Concerned with mythology, idols, and dreams, Sunset Boulevard is similar to other
noir films in the sense that it portrays the dark side of the American dream.
In this case, Hollywood is shown as a version of the American dream, a fantasy
of idolatry, fame, cinematic immortality, wealth, perfection, glamor, and sex
appeal. The film speaks to the disposable nature of the Hollywood machine,
which consumes, chews up, and discards people like a monstrous force. It is
also concerned with the negative effect of turning women into stars. Obsessed
with beauty, unable to grow old, retire, or give up her incessant
self-mythologizing Norma Desmond is both a perpetrator and victim.

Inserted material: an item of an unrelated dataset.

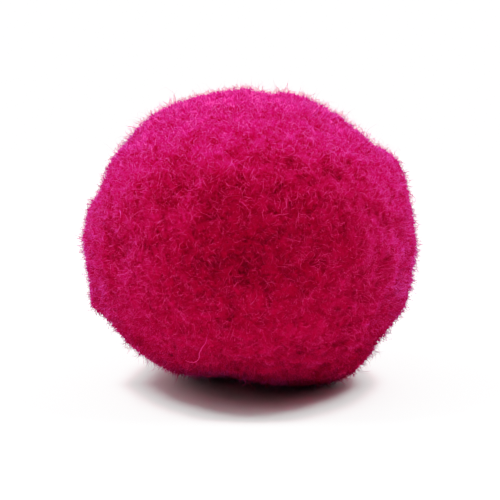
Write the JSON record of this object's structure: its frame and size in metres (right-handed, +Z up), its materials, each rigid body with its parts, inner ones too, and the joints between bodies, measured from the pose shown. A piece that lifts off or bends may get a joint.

Sunset Boulevard is perhaps Billy Wilder’s finest work. It was
nominated for 11 Academy Awards and won three. Barbara Stanwyck, star of Double Indemnity, famously kissed the
hem of Swanson’s skirt, while producer Louis B. Mayer raged at Wilder for
betraying Hollywood. He worked with some of his closest collaborators, including
cinematographer John F. Seitz. Art Director Hans Dreier came from German
studio UFA, where he worked on The
Scarlet Empress. When he moved to the U.S., he contributed to several noir
films, including Wilder’s Double
Indemnity. This was the last film that Wilder worked on with his long
running writer partner, Charles Brackett. I’ve heard that the reason they split
up after this film is because Brackett wanted it to be a comedy with a happy
ending for all. Instead, the sense of doom is overwhelming, claustrophobic.
Sunset Boulevard comes
with the highest possible recommendation and is both a classic noir and
American cinema. Available on special edition DVD and Blu-ray,
the best way to see it is in a theater, but take whatever you can get.
Seriously, if you haven’t seen it, you owe it to yourself.